Elegy (The Twilight Zone)

"Elegy"
The Twilight Zone episode
Episode no. Season 1
Episode 20
Directed by Douglas Heyes
Written by Charles Beaumont
Featured music Nathan Van Cleave
Production code 173-3625
Original air date February 19, 1960
Guest appearance(s)

"Elegy" is episode 20 of the American television anthology series The Twilight Zone. It originally aired on February 19, 1960 on CBS.

Opening narration

The time is the day after tomorrow. The place: a far corner of the universe. A cast of characters: three men lost amongst the stars. Three men sharing the common urgency of all men lost. They're looking for home. And in a moment, they'll find home; not a home that is a place to be seen, but a strange unexplainable experience to be felt.

Plot

Running out of fuel, astronauts Meyers, Webber, and Kirby land their spaceship on a remote asteroid in 2186. They find the place quite Earth-like although "655 million miles away from Earth". There are buildings and people, but after looking around begin to wonder where everyone is. The first place they come to is a farm where they can find no one. No one, that is, until they see a farmer gazing off into the distance. They approach him, tap him on the shoulder and try talking to him, but realize he is nothing more than a statue.
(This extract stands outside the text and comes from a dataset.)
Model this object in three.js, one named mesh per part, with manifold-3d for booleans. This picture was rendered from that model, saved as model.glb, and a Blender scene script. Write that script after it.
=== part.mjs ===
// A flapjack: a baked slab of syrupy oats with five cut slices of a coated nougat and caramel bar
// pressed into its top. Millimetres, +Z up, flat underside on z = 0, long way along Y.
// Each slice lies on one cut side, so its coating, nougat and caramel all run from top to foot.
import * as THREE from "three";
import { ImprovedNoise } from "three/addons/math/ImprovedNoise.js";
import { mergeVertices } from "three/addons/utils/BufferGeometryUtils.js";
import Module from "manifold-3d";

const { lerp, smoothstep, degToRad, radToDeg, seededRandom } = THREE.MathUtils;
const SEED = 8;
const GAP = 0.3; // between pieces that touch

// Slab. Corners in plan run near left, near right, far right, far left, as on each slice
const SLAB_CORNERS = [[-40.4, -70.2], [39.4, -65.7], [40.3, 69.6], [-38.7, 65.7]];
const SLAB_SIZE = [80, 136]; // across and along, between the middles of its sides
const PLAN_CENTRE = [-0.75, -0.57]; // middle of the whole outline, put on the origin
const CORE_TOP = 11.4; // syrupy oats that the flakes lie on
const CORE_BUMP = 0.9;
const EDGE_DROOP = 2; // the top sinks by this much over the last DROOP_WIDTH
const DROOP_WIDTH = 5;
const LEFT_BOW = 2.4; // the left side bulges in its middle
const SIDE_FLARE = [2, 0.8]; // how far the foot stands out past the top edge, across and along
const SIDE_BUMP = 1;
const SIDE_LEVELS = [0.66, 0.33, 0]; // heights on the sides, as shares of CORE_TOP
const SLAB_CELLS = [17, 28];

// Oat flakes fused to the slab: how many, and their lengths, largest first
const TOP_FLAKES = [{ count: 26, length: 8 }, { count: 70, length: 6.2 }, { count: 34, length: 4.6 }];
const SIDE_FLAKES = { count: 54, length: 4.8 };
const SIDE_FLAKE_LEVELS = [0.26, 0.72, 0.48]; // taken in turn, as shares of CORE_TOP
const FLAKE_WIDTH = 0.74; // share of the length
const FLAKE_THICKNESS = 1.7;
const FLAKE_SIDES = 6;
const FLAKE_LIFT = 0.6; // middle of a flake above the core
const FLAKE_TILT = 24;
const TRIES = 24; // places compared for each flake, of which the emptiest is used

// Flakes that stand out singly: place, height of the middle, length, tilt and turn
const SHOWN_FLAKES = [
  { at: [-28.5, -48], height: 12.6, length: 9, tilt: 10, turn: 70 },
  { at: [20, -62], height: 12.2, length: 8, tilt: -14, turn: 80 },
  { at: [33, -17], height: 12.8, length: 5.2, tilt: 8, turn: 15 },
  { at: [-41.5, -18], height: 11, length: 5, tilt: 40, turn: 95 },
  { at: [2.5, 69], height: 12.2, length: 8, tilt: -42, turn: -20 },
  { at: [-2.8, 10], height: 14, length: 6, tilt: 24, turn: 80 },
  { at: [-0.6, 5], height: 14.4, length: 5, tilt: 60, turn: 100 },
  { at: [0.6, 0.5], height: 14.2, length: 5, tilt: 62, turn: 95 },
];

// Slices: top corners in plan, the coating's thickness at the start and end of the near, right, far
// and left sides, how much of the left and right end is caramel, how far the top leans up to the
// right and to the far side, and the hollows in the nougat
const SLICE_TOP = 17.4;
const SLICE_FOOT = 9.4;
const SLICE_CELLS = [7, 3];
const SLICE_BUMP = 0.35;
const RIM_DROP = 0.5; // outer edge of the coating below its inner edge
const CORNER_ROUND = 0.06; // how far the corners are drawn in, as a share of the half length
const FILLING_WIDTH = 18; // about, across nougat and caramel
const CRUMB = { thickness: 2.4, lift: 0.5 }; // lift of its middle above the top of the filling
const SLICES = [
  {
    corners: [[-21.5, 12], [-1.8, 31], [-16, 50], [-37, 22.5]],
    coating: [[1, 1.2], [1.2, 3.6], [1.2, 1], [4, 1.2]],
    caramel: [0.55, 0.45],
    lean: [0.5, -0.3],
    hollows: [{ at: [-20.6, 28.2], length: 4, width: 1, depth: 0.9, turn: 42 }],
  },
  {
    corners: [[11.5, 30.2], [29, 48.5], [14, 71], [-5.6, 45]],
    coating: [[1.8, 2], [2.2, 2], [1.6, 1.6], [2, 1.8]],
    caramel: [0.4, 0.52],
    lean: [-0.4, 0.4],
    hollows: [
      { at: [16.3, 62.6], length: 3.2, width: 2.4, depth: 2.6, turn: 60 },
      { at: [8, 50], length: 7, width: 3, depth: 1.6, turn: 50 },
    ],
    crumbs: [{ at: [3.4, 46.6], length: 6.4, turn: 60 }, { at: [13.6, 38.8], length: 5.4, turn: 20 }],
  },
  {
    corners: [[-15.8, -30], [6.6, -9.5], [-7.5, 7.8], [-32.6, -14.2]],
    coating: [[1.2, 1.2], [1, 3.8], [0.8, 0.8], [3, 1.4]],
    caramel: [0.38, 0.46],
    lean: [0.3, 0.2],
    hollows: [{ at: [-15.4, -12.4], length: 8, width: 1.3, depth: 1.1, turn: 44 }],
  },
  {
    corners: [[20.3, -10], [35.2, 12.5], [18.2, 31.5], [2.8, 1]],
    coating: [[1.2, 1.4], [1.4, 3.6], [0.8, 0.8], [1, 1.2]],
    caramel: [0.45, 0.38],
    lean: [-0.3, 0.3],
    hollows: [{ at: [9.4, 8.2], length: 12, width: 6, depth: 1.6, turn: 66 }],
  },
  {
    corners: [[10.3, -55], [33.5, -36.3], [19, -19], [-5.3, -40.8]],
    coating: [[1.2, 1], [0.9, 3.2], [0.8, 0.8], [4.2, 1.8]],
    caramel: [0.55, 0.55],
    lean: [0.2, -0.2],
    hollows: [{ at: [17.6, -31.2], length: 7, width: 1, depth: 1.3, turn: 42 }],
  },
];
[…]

The men later come to a town hall in which a man is being sworn in as mayor. There is a large audience and a band playing. They can hear music, but everyone and everything is dead-still. A beauty pageant, in which several lovely ladies are participating on stage, is where they find themselves next. Again there is a large audience and the sound of much activity, but no one is moving—as if they are frozen. Just as they leave the room, an old man in the audience suddenly turns around and, unseen by the astronauts, smiles at the camera, thereby breaking the fourth wall.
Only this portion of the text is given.